Wunden aus der NS-Zeit und dem Krieg mussten überwunden werden. Dennoch: Gemeinsam mit Holland (plus Belgien, Luxemburg, Frankreich und Italien) war die Bundesrepublik 1957 Gründungsmitglied der Europäischen Wirtschaftsgemeinschaft EWG. 1992 ging die EWG mit dem Vertrag von Maastricht in die EG über, aus der Jahre später die EU wurde.

 

Groothoofdspoort: Die Basis ist das Renaissance Haupttor, es wird überhöht von einer Kuppel. Meisterliche Baukunst, zu sehen in der Stadt Dordrecht am Zusammenfluss der Merwede, der Noord und der Alten Maas

 

Was die Deutschen an Holland immer gereizt hat, sind das Königshaus und die Blumen, eine Reihenfolge, die unter Missachtung des Protokolls auch umgedreht werden könnte. Tulpen aus Amsterdam ist nicht nur ein bekannter Songtitel, sondern assoziiert Glanz und Schönheit. Die Niederlande gehören zur Reihe der Monarchien in Europa (Belgien, Dänemark, Norwegen, Schweden), die alle irgendwie untereinander verwandt und verschwägert sind.
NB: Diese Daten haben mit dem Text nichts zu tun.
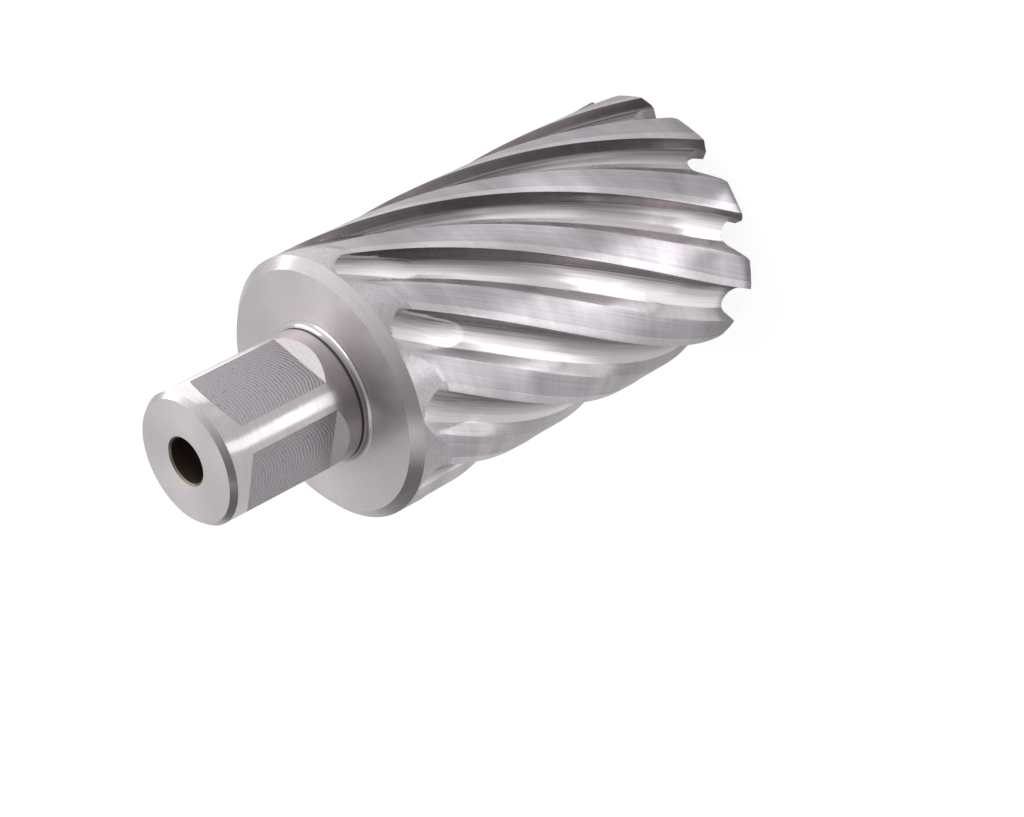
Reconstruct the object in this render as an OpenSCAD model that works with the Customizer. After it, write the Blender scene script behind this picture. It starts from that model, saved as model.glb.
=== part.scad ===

Und in der Nationalfarbe Orange gibt es auch die verschiedensten Blumenzüchtungen.

 

Ein kleines Tor zum Glück: Ein paar Sonnenstrahlen draußen genießen mit netten Menschen. Onze Lieve Vrouweplein in Maastricht nach der gleichnamigen Kirche benannt liegt im Herzen der Innenstadt und ist zu jeder Jahreszeit, sofern es die Temperaturen es auch nur ansatzweise erlauben, beliebte Terrasse zahlreicher Cafés und Restaurants

 

Wasser, das beliebte Element gibt es in Holland nicht nur am IJsselmeer und an den Stränden, es ist überall – und schafft zuweilen auch mal kunstvolle Perspektiven: Auf einem schwarzen Tisch im Garten spiegelt sich die Fassade des Hotel The Dylan an der Kaizergracht in Amsterdam. Ein Bild wie ein Gemälde der großen Meister

 

Oranje – damit sind wir beim Fußball. Seit dem legendären 2:1 im Münchener Olympiastadion beim WM-Finale1974 sind Deutschland und Holland besondere Rivalen. „Ohne Holland fahr’n wir zur WM“ ist seit der WM 2002 ein Evergreen. 2018 fahr’n wir schon wieder ohne Holland zur WM. Schade, eigentlich. Fahren wir doch stattdessen einfach nach Holland und entdecken dort ganz viele Evergreens und neue Seiten.

 

Für Touristen, auch aus dem Ruhrgebiet, gehört Scheveningen zu den Anziehungspunkten Nummer ein. Sagenumwobenes gibt es dort an der Strand-promenade: Die Figur „De Haringeter“ von Tom Otterness. Sie entstand nach einem Märchen, das von einem kleinen Jungen handelt, der so viel Hering gegessen hat, dass er schnell groß geworden ist. Dadurch wird sein Traum wahr, und er darf mit den Fischern aufs Meer fahren.

 

Einkehr nach vielen neuen Perspektiven: Das geht besonders gut in einer der ältesten Kneipen von Amsterdam. Die heißt In’t Aepjen, liegt am Zeedijk 1, und lockt Jung und Alt, Menschen aus Amsterdam und Touristen mit frisch gezapftem Bier in uriger Atmosphäre

 

Plätze zum Träumen sind in Holland allemal die Grachten. Hier am Reitemakersrijge-Kanal in Groningen gibt es neben dem zauberhaften Blick auf Wasser und Schiffe noch etwas zu entdecken: Eine öffentliche Toilette. Was banal klingt ist dort, entworfen von niederländischen Architekten Rem Koolhaas, ein absolutes Muss auf dem Sightseeing-Plan.

 

Auch ein Muss ist das Romantik Hotel Campveerse Toren in Zeeland. Aus dem Jahr 1358, eines der ältesten Hotels Hollands.